The reason that chopped strand fibers produce, or are at least associated with the occurrence of voids throughout the body of a mineral fiber based basemat is not completely understood. The individual glass fibers appear at least in some instances to hold surrounding mineral fibers out of the space of a void like the bows of an umbrella to draw an analogy. Regardless of how the chopped strand glass fibers create and/or maintain the voids, the chopped strand glass fibers, in proportion to their mass, decrease bulk density and increase NRC .

During formation of a glass fiber chopped strand

containing basemat, increased loft of the wet basemat is experienced before and after it is lightly pressed by a top screen belt or roller before it is carried to a drying oven. The chopped strand fiber preferably can be between nominally 1/4 and 1/2 inch in length and preferably have a diameter between about 13.5 microns to 16.5 microns. The finished panels made in accordance with the invention can have a density of between 7-1/2 to 10-1/2 lbs. per cubic foot and a mat thickness of, for example, 1 inch to 1-1/2 inches.

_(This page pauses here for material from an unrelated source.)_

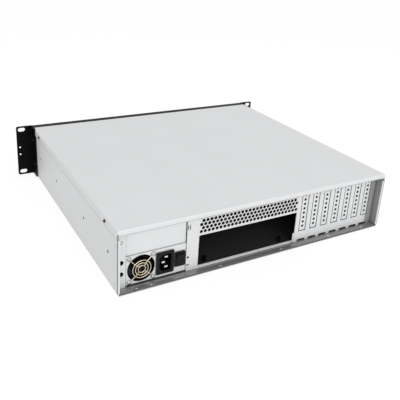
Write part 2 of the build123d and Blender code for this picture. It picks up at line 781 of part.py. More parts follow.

A basemat typically will have its face or room side covered by a non-woven fiberglass scrim, known in the art, that is adhesively attached and when painted or coated remains air permeable.

It should be evident that this disclosure is by way of example and that various changes may be made by adding, modifying or eliminating details without departing from the fair scope of the teaching contained in this disclosure. The invention is therefore not limited to particular details of this disclosure except to the extent that the following claims are necessarily so limited.